Monday, April 09, 2007

RTFS

Another of those pesky reminders that the Brave New World of instant publishing would be well served to remember some of the Brave Old Rules. A nice example is this familiar last-minute backstopping plan: When you get to a fact (asserted or implied) in a hed, put a finger on it. Run another finger down the story until you find the corresponding fact. If you don't find the said fact, you have a problem.

As in? As in:

Police capture armed-robbery suspects
Quick work by police and their search dogs resulted in the arrest of a suspect overnight in the armed robbery of a cab driver in west Charlotte.

Police say two men asked a driver to take them to an address early this morning on Timberbrook Drive, off Tuckaseegee Road west of Interstate 85. When the driver arrived at the address, police say, the suspects robbed him.

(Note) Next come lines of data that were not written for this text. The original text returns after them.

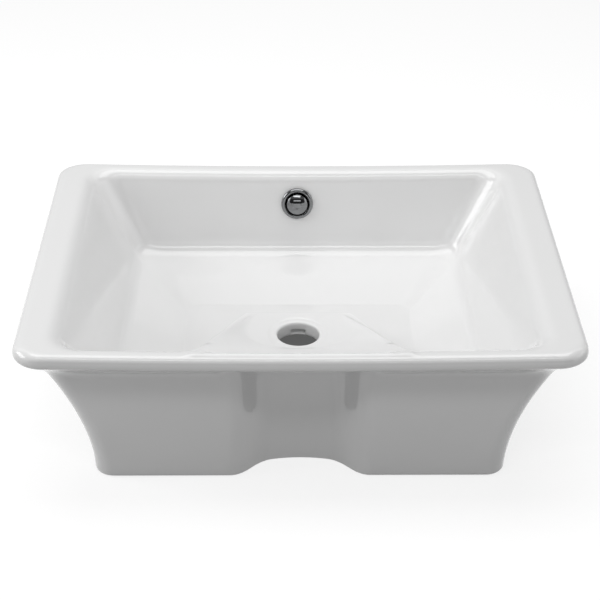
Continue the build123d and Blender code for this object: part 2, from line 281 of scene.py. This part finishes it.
def rampHeight(x, y, shrink=0.0):
    run = y - ramp["startY"]
    keel = ramp["keel"]
    left = (keel - ramp["slope"] * run) / ramp["softness"]
    middle = keel - ramp["softness"] * math.log(1.0 + math.exp(min(left, 60.0)))  # 60 keeps exp in range
    length = ramp["runOut"] - ramp["startY"]
    full = ramp["slope"] * length
    reach = max(run / length, 0.0)
    crest = ramp["slope"] * run - (full - floorDepth) * reach ** ramp["crestPower"]
    crest = min(crest, middle - ramp["leastDish"])
    half = rampHalfAt(y) - shrink
    top = middle + (crest - middle) * (x / half) ** 2
    side = crest + (abs(x) - half) * ramp["flank"]
    return basin["height"] - softMax(top, side, ramp["shoulder"])


def columnList():
    # each column: (side, share along it, outward direction in plan,
    # weights of the side, front and back profiles)
    columns = []
    n = columnCounts
    for i in range(n["rampHalf"] + n["outerHalf"]):
        share = i / n["rampHalf"] if i <= n["rampHalf"] else 1.0 + (i - n["rampHalf"]) / n["outerHalf"]
        columns.append(("front", share, (0.0, -1.0), (0.0, 1.0, 0.0)))
    for i in range(n["corner"]):
        angle = math.pi / 2.0 * i / n["corner"]
        side = math.sin(angle) ** 2
        columns.append(("frontCorner", angle, (math.sin(angle), -math.cos(angle)), (side, 1.0 - side, 0.0)))
    for i in range(n["side"]):
        columns.append(("side", i / n["side"], (1.0, 0.0), (1.0, 0.0, 0.0)))
    for i in range(n["corner"]):
        angle = math.pi / 2.0 * i / n["corner"]
        side = math.cos(angle) ** 2
        columns.append(("backCorner", angle, (math.cos(angle), math.sin(angle)), (side, 0.0, 1.0 - side)))
    for i in range(n["backHalf"] + 1):
        columns.append(("back", 1.0 - i / n["backHalf"], (0.0, 1.0), (0.0, 0.0, 1.0)))
    # the left half mirrors the right one
    for side, share, out, weights in columns[-2:0:-1]:
        columns.append(("left " + side, share, (-out[0], out[1]), weights))
    return columns


columns = columnList()


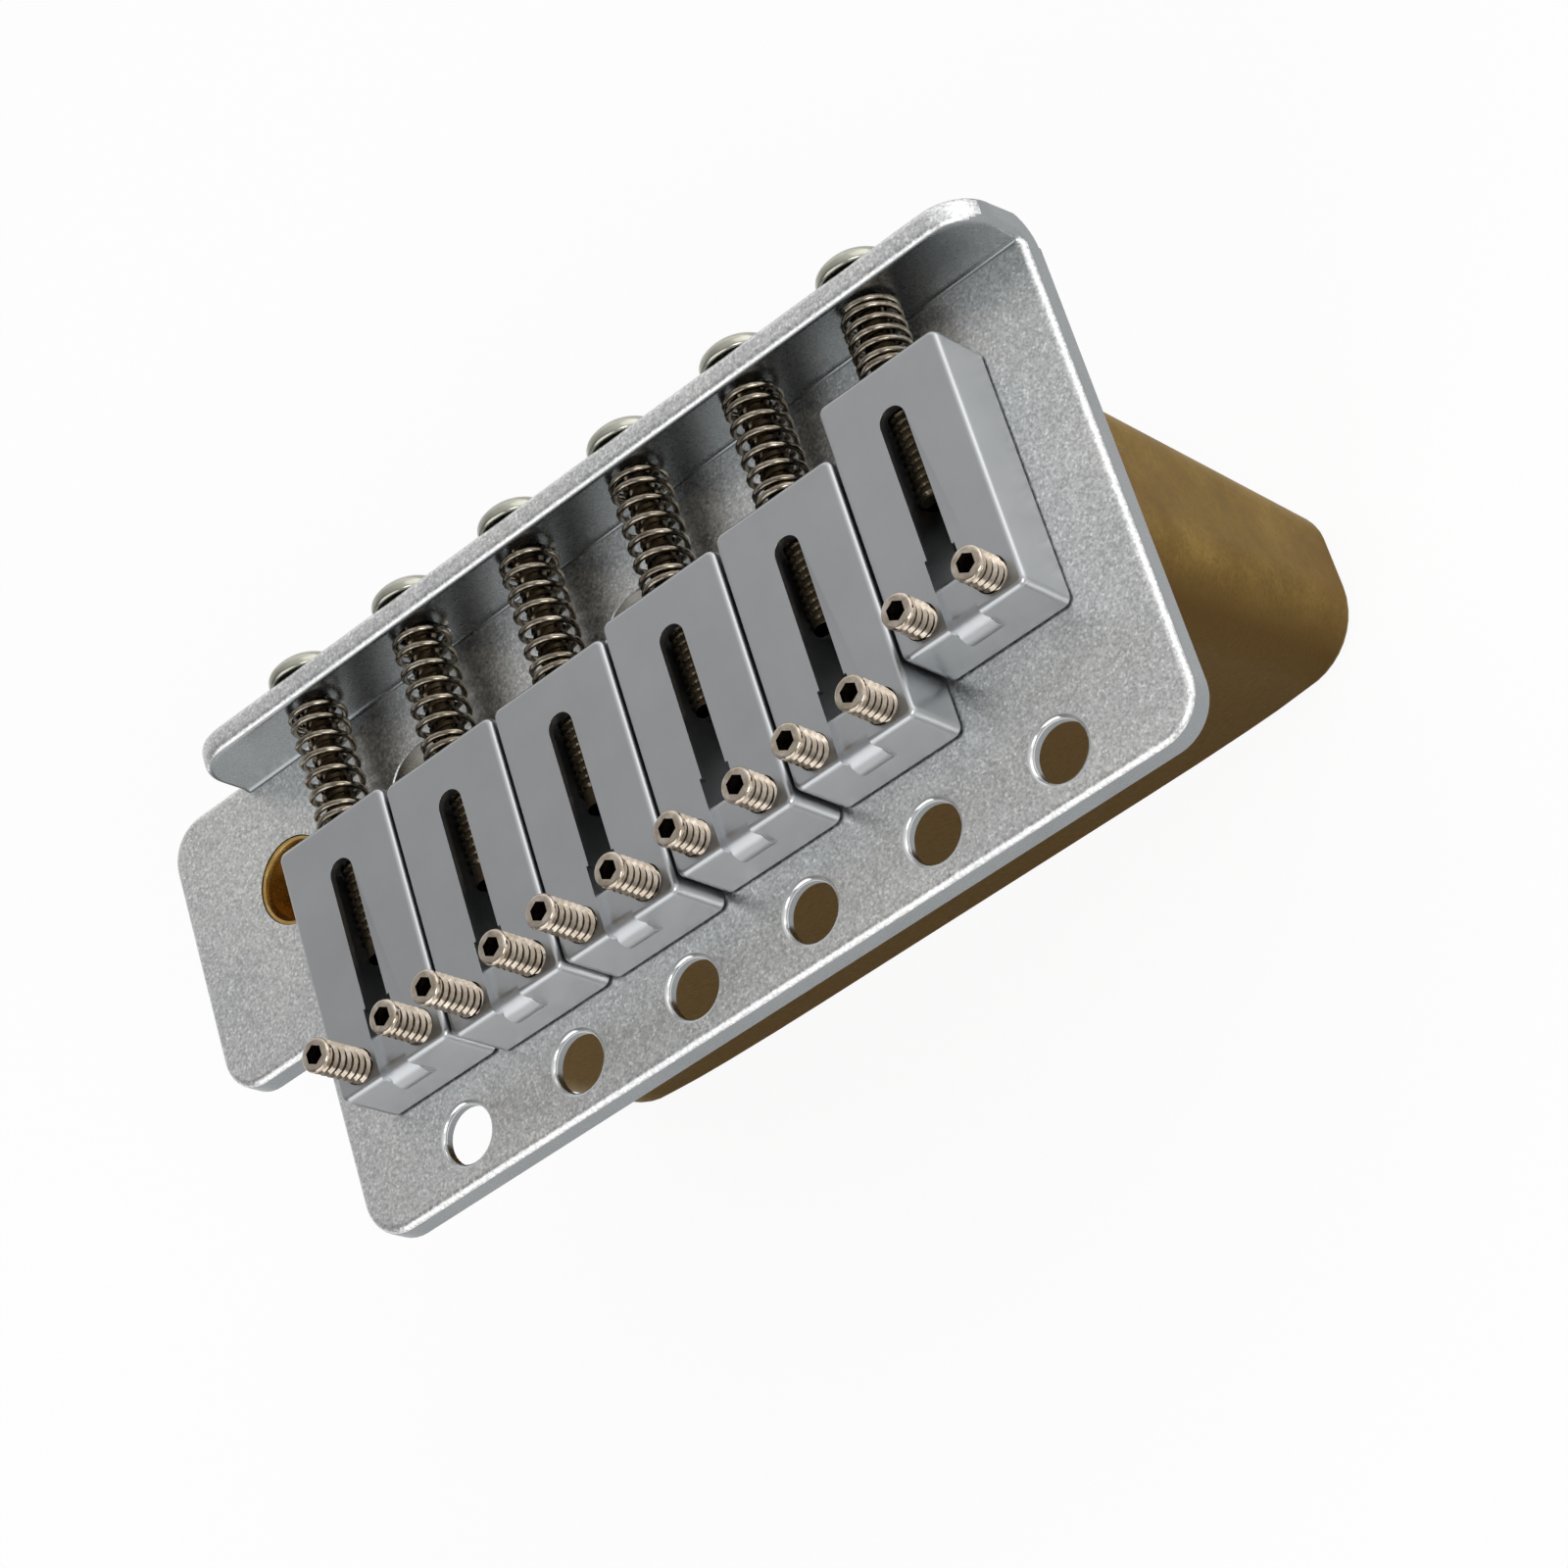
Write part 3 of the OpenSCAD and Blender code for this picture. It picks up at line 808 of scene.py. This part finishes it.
@dataclass
class TremoloBlock:
    """The heavy brass block below the plate, with its string, spring and arm holes."""

    treble_x: float = -41.55
    bass_x: float = 32.0
    front_y: float = 13.4
    foot_front_y: float = 16.6
    rear_y: float = 29.8
    height: float = 39.0
    rear_r: float = 3.5
    front_r: float = 5.5
    foot_r: float = 1.2
    foot_reach: float = 6.0
    edge_r: float = 0.2
    string_y: float = 20.4
    string_r: float = 1.0
    seat_r: float = 2.15
    seat_z: float = -12.0
    claw_y: float = 25.8
    claw_r: float = 1.25
    claw_depth: float = 9.0
    arm_r: float = 3.32
    arm_z: float = -16.4

    def body(self) -> Piece:
        """Shape the leaning block with its rounded edges.

        Returns:
            The block before it is drilled.
        """
        block = bar((self.treble_x, self.front_y, -self.height), (self.bass_x, self.rear_y, 0))
        with edit(block):
            pick(block, "EDGE", lambda e: edge_runs(e, Axis.X) and near(middle(e).y, self.front_y)
                 and near(middle(e).z, -self.height))
            bpy.ops.transform.translate(value=(0, self.foot_front_y - self.front_y, 0))
            pick(block, "EDGE", lambda e: edge_runs(e, Axis.Z) and near(middle(e).y, self.rear_y))
            bevel(self.rear_r, 8)
            pick(block, "EDGE", lambda e: edge_runs(e, Axis.Z) and middle(e).y < self.foot_front_y
                 and (near(middle(e).x, self.treble_x) or near(middle(e).x, self.bass_x)))
            bevel(self.front_r, 10)
            reach = self.foot_reach
            pick(block, "EDGE", lambda e: corner_angle(e) > 40
                 and all(near(v.co.z, -self.height) for v in e.verts)
                 and (middle(e).x < self.treble_x + reach or middle(e).x > self.bass_x - reach))
            bevel(self.foot_r, 5)
        return block

    def drill(self, block: Piece) -> None:
        """Cut the string, spring and arm holes.

        Args:
            block: The shaped block.
        """
        low = -self.height - 1
        tools = []
        for x in STRING_X:
            seat = post(self.seat_r, x, self.string_y, low, self.seat_z, 32)
            weld_on(seat, post(self.string_r, x, self.string_y, self.seat_z - 1, 1, 24))
            tools.append(seat)
        for a, b in zip(STRING_X, STRING_X[1:]):
            tools.append(post(self.claw_r, (a + b) / 2, self.claw_y, low, low + 1 + self.claw_depth, 24))
        tools.append(post(self.arm_r, *ARM_XY, self.arm_z, 1, 48))
        cut(block, one_tool(*tools))

    def build(self, material: Material) -> None:
        """Make the whole block.

        Args:
            material: Its finish.
        """
        block = self.body()
        self.drill(block)
        round_edges(block, self.edge_r, 2, 50)
        finish_piece(block, "bridge_base", "tremolo_block", material)


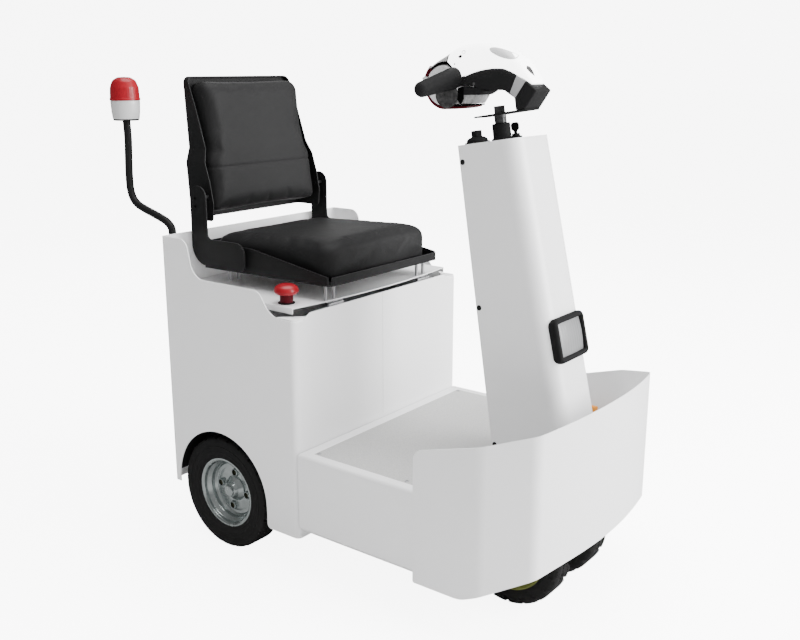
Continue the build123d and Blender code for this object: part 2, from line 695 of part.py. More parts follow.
def rear_rim(side):
    """Pressed steel rim: two flanges, a dropped middle and a deep dished disc with four bosses."""
    half = RIM_WIDTH / 2
    bead = RIM_FLANGE_R - RIM_LIP
    disc = half - DISC_SETBACK
    face = disc + RIM_SHEET
    skin = RIM_SHEET
    seat = half - 12
    drop = half - 22
    profile = [
        (bead - skin, -half, 0),
        (RIM_FLANGE_R, -half, 0),
        (RIM_FLANGE_R, -half + 1, 0),
        (bead, -half + 3, 0),
        (bead, -seat, 0),
        (RIM_WELL_R, -drop, 0),
        (RIM_WELL_R, drop, 0),
        (bead, seat, 0),
        (bead, half - 3, 0),
        (RIM_FLANGE_R, half - 1, 0),
        (RIM_FLANGE_R, half, 0),
        (bead - skin, half, 0),
        (bead - skin, seat - skin / 2, 6),
        (RIM_WELL_R - skin, drop - skin / 2, 6),
        (RIM_WELL_R - skin, face, 9),
        (HUB_R - 2, face, 0),
        (HUB_R - 2, disc, 0),
        (RIM_WELL_R - skin, disc, 0),
        (RIM_WELL_R - skin, -drop + skin / 2, 0),
        (bead - skin, -seat + skin / 2, 0),
    ]
    rim = turned_y(profile, REAR_AXLE_X, side * REAR_TYRE_Y, REAR_TYRE_R, side)
    rim += bolt_circle(side, BOSS_R, disc, face + BOSS_HEIGHT)
    return rim - bolt_circle(side, BOLT_HOLE_R, disc - 1, face + BOSS_HEIGHT + 1)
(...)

... Authorities say one of the two suspects was captured during the night. They are searching for the other man.

The hed writer can quickly check off the facts stated or implied in most of the hed: Police, capture, armed robbery (and huzzah for the oft-abused hyphen, which performs admirably here in making sure "armed" stays with "robbery" and doesn't wander off to modify "suspect," which would assert a fact we can't confirm). But rest a finger on "suspects" and search for its corresponding fact and you stumble: It's a suspect. Buzzers need to go off.

You don't need a staff meeting or a retreat or an ad hoc newsroom committee to fix that. You just need to pay attention to what your seasoned old copyeds have been saying all along. RTFS: Not just for breakfast anymore!